Pursuant to your letter of June 22, 1945, I have the honor to present to you a partial report upon my recent mission to Europe to inquire into (1) the conditions under which displaced persons and particularly those who may be stateless or non-repatriable are at present living, especially in Germany and Austria, (2) the needs of such persons, (3) how those needs are being met at present by the military authorities, the governments of residence and international and private relief bodies, and (4) the views of the possibly non-repatriable persons as to their future destinations.

My instructions were to give particular attention to the problems, needs and views of the Jewish refugees among the displaced people, especially in Germany and Austria. The report, particularly this partial report, accordingly deals in the main with that group.

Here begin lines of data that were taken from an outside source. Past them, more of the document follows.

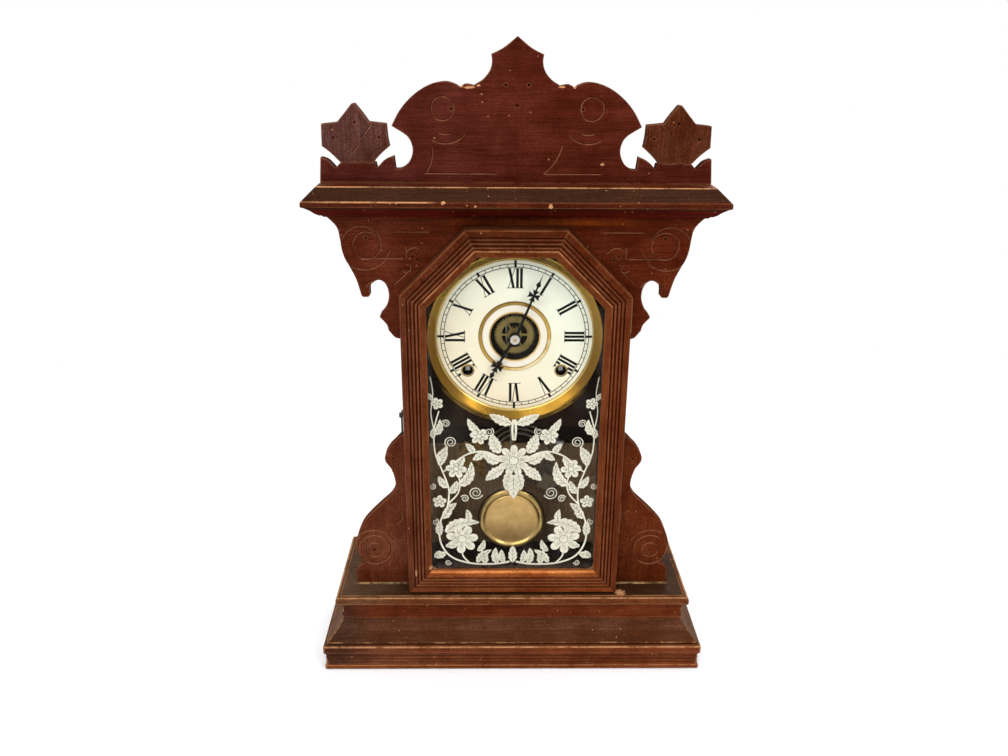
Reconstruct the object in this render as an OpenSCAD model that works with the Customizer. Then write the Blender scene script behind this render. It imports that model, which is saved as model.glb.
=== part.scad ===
// Eight-day striking shelf clock in a walnut case of the 1880s: moulded base, glazed octagonal door,
// sawn side wings, cornice, pierced crest with two leaf finials, and a two-train spring movement.
// Millimetres. +X is to the right, the front faces -Y, +Z is up, and the origin is the middle of the foot.

/* [Base] */
// Width over the base moulding
base_w = 352.6; // [340:0.1:380]
// Depth over the base moulding
base_d = 125; // [120:0.5:135]
// Height of the base, to the surface that the case stands on
base_h = 71; // [68:0.5:80]
// Height of the grooved plinth band
band_h = 26.5; // [24:0.5:29]
// How far the frieze stands in from the plinth
frieze_in = 17; // [15:0.5:20]
// How far the nosing stands in from the plinth
nosing_in = 12; // [11:0.5:14]
// Thickness of the top board
top_t = 8; // [7:0.5:9]
// Thickness of the moulded boards behind the frieze
base_wall = 10; // [9:0.5:14]
// Size of the square glue blocks
block_s = 16; // [12:0.5:20]

/* [Case] */
// Width over the case sides
case_w = 188; // [186:0.5:190]
// Height of the case between base and cornice
case_h = 349.5; // [346:0.5:356]
// Thickness of the case sides and top
side_t = 9; // [8:0.5:10]
// Thickness of the back board
back_t = 6; // [5:0.5:7]
// How far the case back stands in from the back of the base
back_in = 6.5; // [5:0.5:8]
// Depth of the case from the front of the sawn boards to its back
case_d = 79.5; // [78:0.5:82]
// Thickness of the sawn head board and wings
board_t = 9.5; // [9:0.25:10]
// Height of the sawn head board
head_h = 105.5; // [103:0.5:108]
// How far the wings' feet stand in from the edge of the top board
wing_in = 16.7; // [15:0.1:20]
// Half the width of the opening that the door closes
mouth_r = 84; // [83.5:0.25:84.5]

/* [Cornice and crest] */
// Half the width of the cornice
cornice_r = 172; // [168:0.5:174]
// Height of the cornice
cornice_h = 25; // [23:0.5:27]
// How far the cornice stands out in front of the sawn boards
cornice_out = 21.5; // [20:0.5:24]
// How far the cornice's top edge stands in
cornice_in = 12; // [10:0.5:14]
// Depth of the moulding strips round the cornice core
cornice_wall = 28; // [24:0.5:30]
// Height of the crest to its peak
crest_h = 113.3; // [105:0.1:120]
// Half the width of the crest's foot
crest_r = 161; // [157:0.5:163]
// Thickness of the crest and finials
crest_t = 10; // [9:0.5:12]
// How far the crest stands behind the sawn boards
crest_in = 12.5; // [11:0.5:16]

/* [Door] */
// Width of the door
door_w = 193; // [190:0.5:194]
// Gap under the door
door_lift = 1.5; // [1:0.25:2.5]
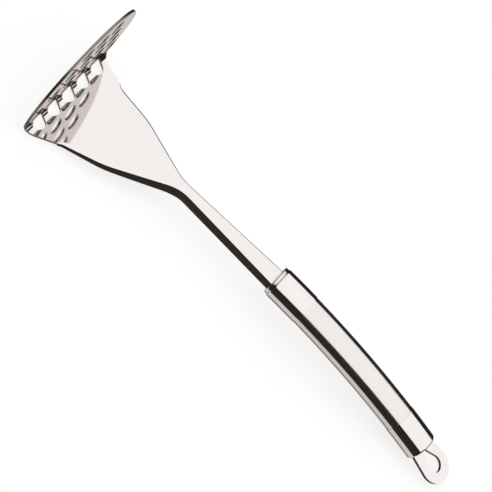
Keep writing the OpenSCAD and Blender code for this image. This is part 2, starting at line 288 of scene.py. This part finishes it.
def sheet_rear(points, faces):
    """Quads of the rest of the fan and of the shaft, section by section."""
    neck_end = NECK_START + NECK_LENGTH
    tang = TANG_END - NECK_END_X + neck_end
    runs = between(JOIN, STEP_X - STEP_GAP, JOIN_SECTIONS)
    runs += between(STEP_X, FLANGE_RISE_END, RISE_SECTIONS)
    runs += between(FLANGE_RISE_END + RISE_GAP, NECK_START, FAN_SECTIONS)
    runs += between(NECK_START, neck_end, NECK_SECTIONS)[1:]
    runs += between(neck_end, tang, SHAFT_SECTIONS)[1:]
    previous = None
    for run in runs:
        x, z, slope = spine(run)
        half = section(run)
        row = [(-y, drop) for y, drop in reversed(half)] + [(0.0, 0.0)] + half
        base = len(points)
        points += [(x + drop * math.sin(slope), y, z - drop * math.cos(slope)) for y, drop in row]
        current = list(range(base, base + len(row)))
        if previous:
            # Where the flanges start, the longer row is joined by its middle only.
            extra = (len(current) - len(previous)) // 2
            faces += [(previous[k], current[extra + k], current[extra + k + 1], previous[k + 1])
                      for k in range(len(previous) - 1)]
        previous = current


points = []
faces = []
sheet_front(points, faces)
sheet_rear(points, faces)
blade = smooth_mesh("blade_sheet", points, faces)
weld = blade.modifiers.new("weld", "WELD")
weld.merge_threshold = 0.005 * MM
thick = blade.modifiers.new("thickness", "SOLIDIFY")
thick.thickness = SHEET * MM
thick.offset = -1.0
thick.use_even_offset = True
soften = blade.modifiers.new("soft_edges", "BEVEL")
soften.width = 0.15 * MM
soften.segments = 2
soften.limit_method = "ANGLE"
soften.angle_limit = math.radians(50.0)
soften.harden_normals = True
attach(blade, "root")
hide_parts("blade")


# --- Front plug: its lip is nearly as wide as the handle and rounded in front -------------
# The middle of the handle lies this far below the top face of the shaft.
SHAFT_RISE = 2.75
HANDLE_AXIS = SHAFT_Z - SHAFT_RISE
# The oval's side arcs are centred this far from its middle.
OVAL_CENTRE = 3.0
LIP_HALF = (9.5, 8.1)
LIP_ROUND = 0.8
LIP_FRONT = -2.0
LIP_BACK = 0.4
LIP_STEPS = 6
OVAL_STEPS = 64


def oval(half_w, half_h):
    """Points (up, side) of the handle's oval, made of four tangent arcs."""
    side = half_w - OVAL_CENTRE
    gap = half_h - side
    shift = (OVAL_CENTRE ** 2 - gap ** 2) / (2 * gap)
    change = math.atan2(OVAL_CENTRE, shift)
    ring = []
    for k in range(OVAL_STEPS):
        turn = 2 * math.pi * k / OVAL_STEPS
        up, across = math.cos(turn), math.sin(turn)
        if abs(across) < math.sin(change):
            way = math.copysign(1.0, up)
            ring.append((up * (half_h + shift) - way * shift, across * (half_h + shift)))
        else:
            ring.append((side * up, side * across + math.copysign(OVAL_CENTRE, across)))
    return ring


# Each section is a distance behind the front of the handle and how much the oval shrinks.
points = []
faces = []
turns = between(0.0, math.pi / 2, LIP_STEPS)
sections = [(LIP_FRONT + LIP_ROUND * (1 - math.sin(turn)), LIP_ROUND * (1 - math.cos(turn)))
            for turn in reversed(turns)] + [(LIP_BACK, 0.0)]
for run, shrink in sections:
    ring = oval(LIP_HALF[0] - shrink, LIP_HALF[1] - shrink)
    base = len(points)
    points += [(HANDLE_START + run, side, HANDLE_AXIS + up) for up, side in ring]
    if base:
        faces += [(base - len(ring) + k, base - len(ring) + (k + 1) % len(ring),
                   base + (k + 1) % len(ring), base + k) for k in range(len(ring))]
faces.append(list(range(len(ring)))[::-1])
faces.append(list(range(len(points) - len(ring), len(points))))
front_lip = smooth_mesh("front_lip", points, faces)
flat_faces = front_lip.modifiers.new("flat_faces", "WEIGHTED_NORMAL")
flat_faces.keep_sharp = True
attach(front_lip, "root")
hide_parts("front_plug")


# --- Materials -----------------------------------------------------------------------
def new_material(name):
    """An empty material with its nodes and links."""
    material = bpy.data.materials.new(name)
    material.use_nodes = True
    material.node_tree.nodes.clear()
    return material, material.node_tree.nodes, material.node_tree.links


# Bare worn steel brightens less towards grazing angles than a perfect mirror.
GRAZING_TINT = (0.76, 0.72, 0.70, 1.0)


def steel(name, color, roughness, spread, grain_scale, grain_stretch, bump, aniso=0.0,
          painted_edge_shade=None):
    """Bare steel: a metal whose roughness and surface vary with stretched noise and scuffs.
    The optional last argument is a darker colour painted on the faces that stand steeply, which
    on a piece lying nearly level are its sheared edges: painted shade."""
    material, n, link = new_material(name)
    out = n.new("ShaderNodeOutputMaterial")
    shader = n.new("ShaderNodeBsdfPrincipled")
    shader.inputs["Metallic"].default_value = 1.0
    shader.inputs["Specular Tint"].default_value = GRAZING_TINT
    shader.inputs["Anisotropic"].default_value = aniso
    link.new(shader.outputs["BSDF"], out.inputs["Surface"])

    place = n.new("ShaderNodeTexCoord")
    stretch = n.new("ShaderNodeMapping")
    stretch.inputs["Scale"].default_value = grain_stretch
    link.new(place.outputs["Object"], stretch.inputs["Vector"])
    grain = n.new("ShaderNodeTexNoise")
    grain.inputs["Scale"].default_value = grain_scale
    grain.inputs["Detail"].default_value = 5.0
    link.new(stretch.outputs["Vector"], grain.inputs["Vector"])

    wear = n.new("ShaderNodeTexNoise")
    wear.inputs["Scale"].default_value = 45.0
    wear.inputs["Detail"].default_value = 3.0
    link.new(place.outputs["Object"], wear.inputs["Vector"])

    mixed = n.new("ShaderNodeMath")
    mixed.operation = "MULTIPLY"
    link.new(grain.outputs["Fac"], mixed.inputs[0])
    link.new(wear.outputs["Fac"], mixed.inputs[1])
    rough = n.new("ShaderNodeMapRange")
    rough.inputs["From Min"].default_value = 0.1
    rough.inputs["From Max"].default_value = 0.45
    rough.inputs["To Min"].default_value = roughness - spread
    rough.inputs["To Max"].default_value = roughness + spread
    link.new(mixed.outputs["Value"], rough.inputs["Value"])
    link.new(rough.outputs["Result"], shader.inputs["Roughness"])

    tint = n.new("ShaderNodeMix")
    tint.data_type = "RGBA"
    tint.inputs["A"].default_value = (*[c * 0.96 for c in color], 1.0)
    tint.inputs["B"].default_value = (*color, 1.0)
    link.new(wear.outputs["Fac"], tint.inputs["Factor"])
    if painted_edge_shade is None:
        link.new(tint.outputs["Result"], shader.inputs["Base Color"])
    else:
        # Faces that stand steeply take the darker colour: painted shade.
        facing = n.new("ShaderNodeSeparateXYZ")
        link.new(place.outputs["Normal"], facing.inputs["Vector"])
        upright = n.new("ShaderNodeMath")
        upright.operation = "ABSOLUTE"
        link.new(facing.outputs["Z"], upright.inputs[0])
        level = n.new("ShaderNodeMapRange")
        level.inputs["From Min"].default_value = 0.5
        level.inputs["From Max"].default_value = 0.8
        link.new(upright.outputs["Value"], level.inputs["Value"])
        painted_shade_mix = n.new("ShaderNodeMix")
        painted_shade_mix.data_type = "RGBA"
        painted_shade_mix.inputs["A"].default_value = (*painted_edge_shade, 1.0)
        link.new(level.outputs["Result"], painted_shade_mix.inputs["Factor"])
        link.new(tint.outputs["Result"], painted_shade_mix.inputs["B"])
        link.new(painted_shade_mix.outputs["Result"], shader.inputs["Base Color"])

    relief = n.new("ShaderNodeBump")
    relief.inputs["Strength"].default_value = bump
    relief.inputs["Distance"].default_value = 0.02 * MM
    link.new(grain.outputs["Fac"], relief.inputs["Height"])
    link.new(relief.outputs["Normal"], shader.inputs["Normal"])
    return material


polished_blade = steel("polished_blade", (0.79, 0.755, 0.745), 0.06, 0.03,
                       120.0, (1.0, 6.0, 1.0), 0.05)
polished_end = steel("polished_end", (0.79, 0.765, 0.755), 0.06, 0.03,
                     150.0, (1.0, 3.0, 3.0), 0.05)
# Rougher steel for the sheared edges of the blade's sheet, with its colour darkened as painted
# shade.
cut_edge_painted_shade = steel("cut_edge_painted_shade", (0.24, 0.205, 0.19), 0.34, 0.06, 600.0, (1.0, 1.0, 1.0), 0.4)
# The hanging eye's upright edge faces are painted near black: painted shade.
eye_steel_painted_edge_shade = steel("eye_steel_painted_edge_shade", (0.79, 0.765, 0.755), 0.06, 0.03,
                  150.0, (1.0, 3.0, 3.0), 0.05, painted_edge_shade=(0.07, 0.06, 0.055))
satin_grip = steel("satin_grip", (0.76, 0.735, 0.72), 0.15, 0.05,
                   900.0, (1.0, 1.0, 1.0), 0.22, 0.2)


def give(obj, material):
    """Makes this the only material of a piece."""
    obj.data.materials.clear()
    obj.data.materials.append(material)


for node, material in (("blade", polished_blade), ("front_plug", polished_end),
                       ("front_ferrule", polished_end), ("grip_tube", satin_grip),
                       ("rear_cap", polished_end), ("rear_plug", polished_end),
                       ("hanging_eye", eye_steel_painted_edge_shade)):
    give(nodes[node], material)
give(blade, polished_blade)
# The blade's rim faces, the hole walls and outer edges, take the rough cut edge steel, darkened
# as painted shade.
blade.data.materials.append(cut_edge_painted_shade)
thick.material_offset_rim = 1
give(front_lip, polished_end)

# --- Floor -------------------------------------------------------------------------------
bpy.ops.mesh.primitive_plane_add(size=8.0, location=(0, 0, -0.2 * MM))
floor = bpy.context.object
floor.name = "floor"
floor_mat, n, link = new_material("pale_floor")
out = n.new("ShaderNodeOutputMaterial")
shader = n.new("ShaderNodeBsdfPrincipled")
shader.inputs["Base Color"].default_value = (0.26, 0.26, 0.26, 1.0)
shader.inputs["Roughness"].default_value = 0.9
shader.inputs["Specular IOR Level"].default_value = 0.0
shader.inputs["Emission Color"].default_value = (1.0, 1.0, 1.0, 1.0)
shader.inputs["Emission Strength"].default_value = 0.78
link.new(shader.outputs["BSDF"], out.inputs["Surface"])
give(floor, floor_mat)
floor.visible_glossy = False

# --- Light tent: bright above, a dark band round the sides, a pale table below -----------
# Each stop is the height of a direction, from -1 straight down to 1 straight up, and its color.
TENT = ((-1.0, (0.12, 0.11, 0.10)), (-0.98, (0.66, 0.62, 0.60)), (-0.555, (0.68, 0.64, 0.62)),
        (-0.53, (0.032, 0.025, 0.021)), (0.455, (0.022, 0.018, 0.016)),
        (0.485, (0.97, 0.97, 0.97)), (1.0, (1.0, 1.0, 1.0)))
TENT_LEAN = 0.168
world = bpy.data.worlds.new("studio")
bpy.context.scene.world = world
world.use_nodes = True
n = world.node_tree.nodes
link = world.node_tree.links
n.clear()
out = n.new("ShaderNodeOutputWorld")
back = n.new("ShaderNodeBackground")
place = n.new("ShaderNodeTexCoord")
tilt = n.new("ShaderNodeVectorMath")
tilt.operation = "DOT_PRODUCT"
tilt.inputs[1].default_value = (0.0, TENT_LEAN, 1.0)
link.new(place.outputs["Generated"], tilt.inputs[0])
height = n.new("ShaderNodeMapRange")
height.inputs["From Min"].default_value = -1.0
height.inputs["From Max"].default_value = 1.0
link.new(tilt.outputs["Value"], height.inputs["Value"])
ramp = n.new("ShaderNodeValToRGB")
link.new(height.outputs["Result"], ramp.inputs["Fac"])
stops = ramp.color_ramp.elements
for k, (up, color) in enumerate(TENT):
    stop = stops[k] if k < 2 else stops.new(1.0)
    stop.position = (up + 1) / 2
    stop.color = (*color, 1.0)
link.new(ramp.outputs["Color"], back.inputs["Color"])
back.inputs["Strength"].default_value = 1.17
# Seen directly, the surroundings are a plain white backdrop.
backdrop = n.new("ShaderNodeBackground")
seen = n.new("ShaderNodeLightPath")
shown = n.new("ShaderNodeMixShader")
link.new(seen.outputs["Is Camera Ray"], shown.inputs["Fac"])
link.new(back.outputs["Background"], shown.inputs[1])
link.new(backdrop.outputs["Background"], shown.inputs[2])
link.new(shown.outputs["Shader"], out.inputs["Surface"])
backdrop.inputs["Color"].default_value = (0.98, 0.98, 0.98, 1.0)

# --- Camera ------------------------------------------------------------------------------
LOOK_AT = Vector((125.57, 0.88, 14.4)) * MM
DISTANCE = 1200 * MM
VIEW_RIGHT = Vector((0.712, 0.518, 0.474))
VIEW_UP = Vector((-0.6997, 0.5795, 0.4178))
view_back = VIEW_RIGHT.cross(VIEW_UP).normalized()
pose = Matrix((VIEW_RIGHT.normalized(), VIEW_UP.normalized(), view_back)).transposed()
camera = bpy.data.objects.new("camera", bpy.data.cameras.new("camera"))
bpy.context.scene.collection.objects.link(camera)
camera.matrix_world = LAY @ Matrix.Translation(LOOK_AT + DISTANCE * view_back) @ pose.to_4x4()
camera.data.lens = 165.4
camera.data.sensor_width = 36.0
camera.data.clip_end = 20.0
bpy.context.scene.camera = camera
bpy.context.scene.view_settings.view_transform = "Standard"
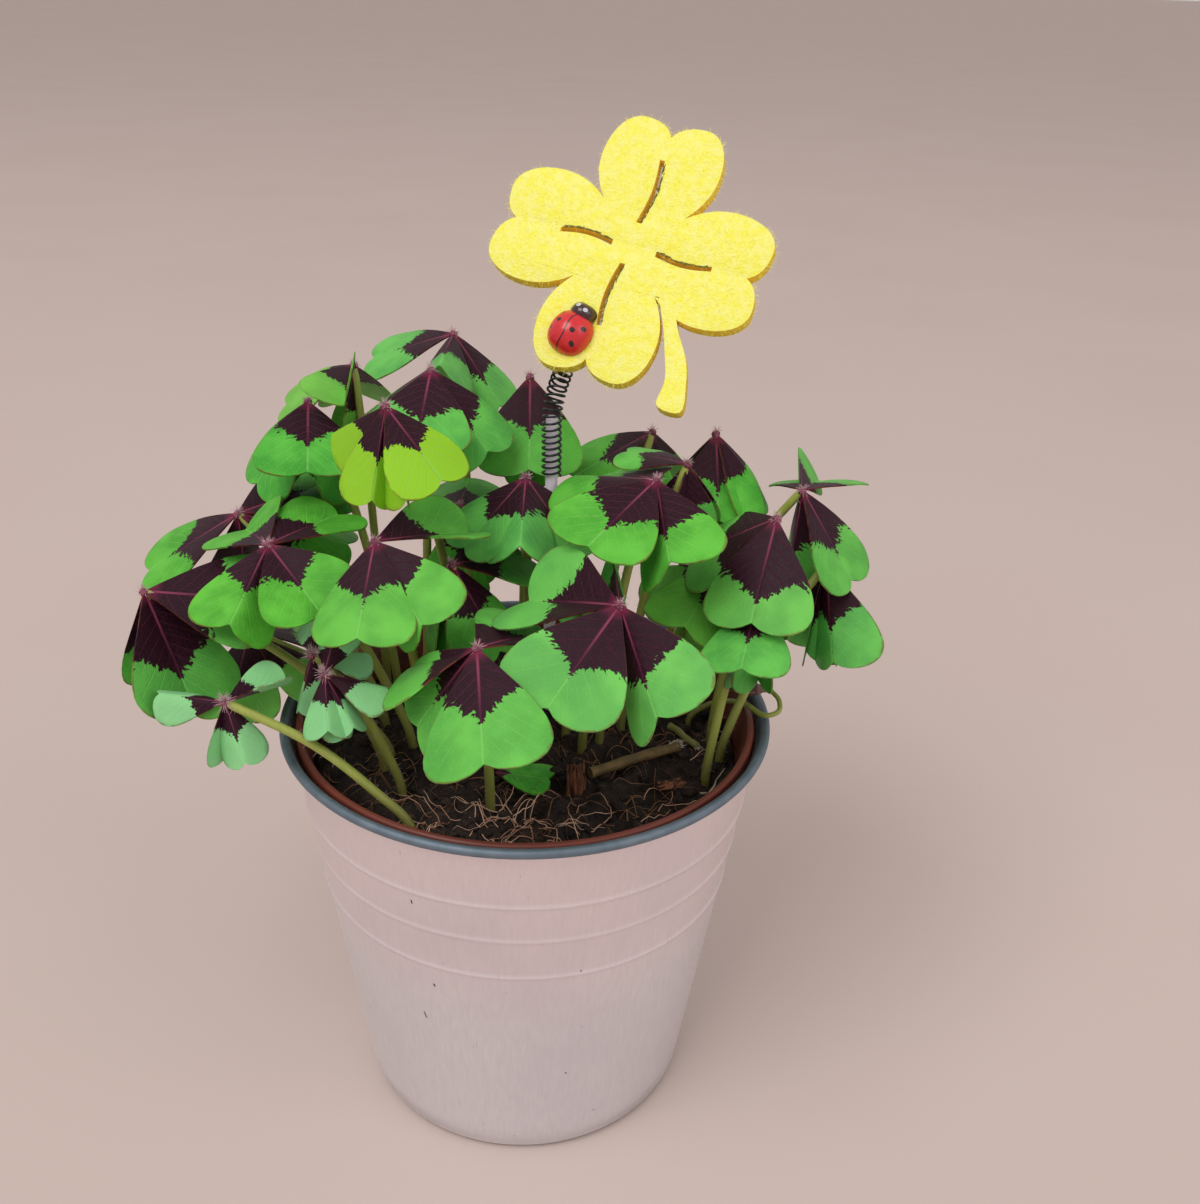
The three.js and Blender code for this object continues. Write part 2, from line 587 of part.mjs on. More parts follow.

On numerous occasions appreciation was expressed by the victims of Nazi persecution for the interest of the United States Government in them. As my report shows they are in need of attention and help. Up to this point they have been “liberated” more in a military sense than actually. For reasons explained in the report, their particular problems, to this time, have not been given attention to any appreciable extent; consequently they feel that they, who were in so many ways the first and worst victims of Nazism, are being neglected by their liberators.

Upon my request, the Department of State authorized Dr. Joseph J Schwartz to join me in the mission. Dr. Schwartz, European Director of the American Joint Distribution Committee, was granted a leave of absence from that organization for the purpose of accompanying me. His long and varied experience in refugee problems as well as his familiarity with the Continent and the people made Dr. Schwartz a most valuable associate; this report represents our joint views, conclusions and recommendations.

During various portions of the trip I had, also, the assistance of Mr. Patrick M. Malin, Vice Director of the Intergovernmental Committee on Refugees and Mr. Herbert Katzski of the War Refugee Board. These gentlemen, likewise, have had considerable experience in refugee matters. Their assistance and cooperation were most helpful in the course of the survey.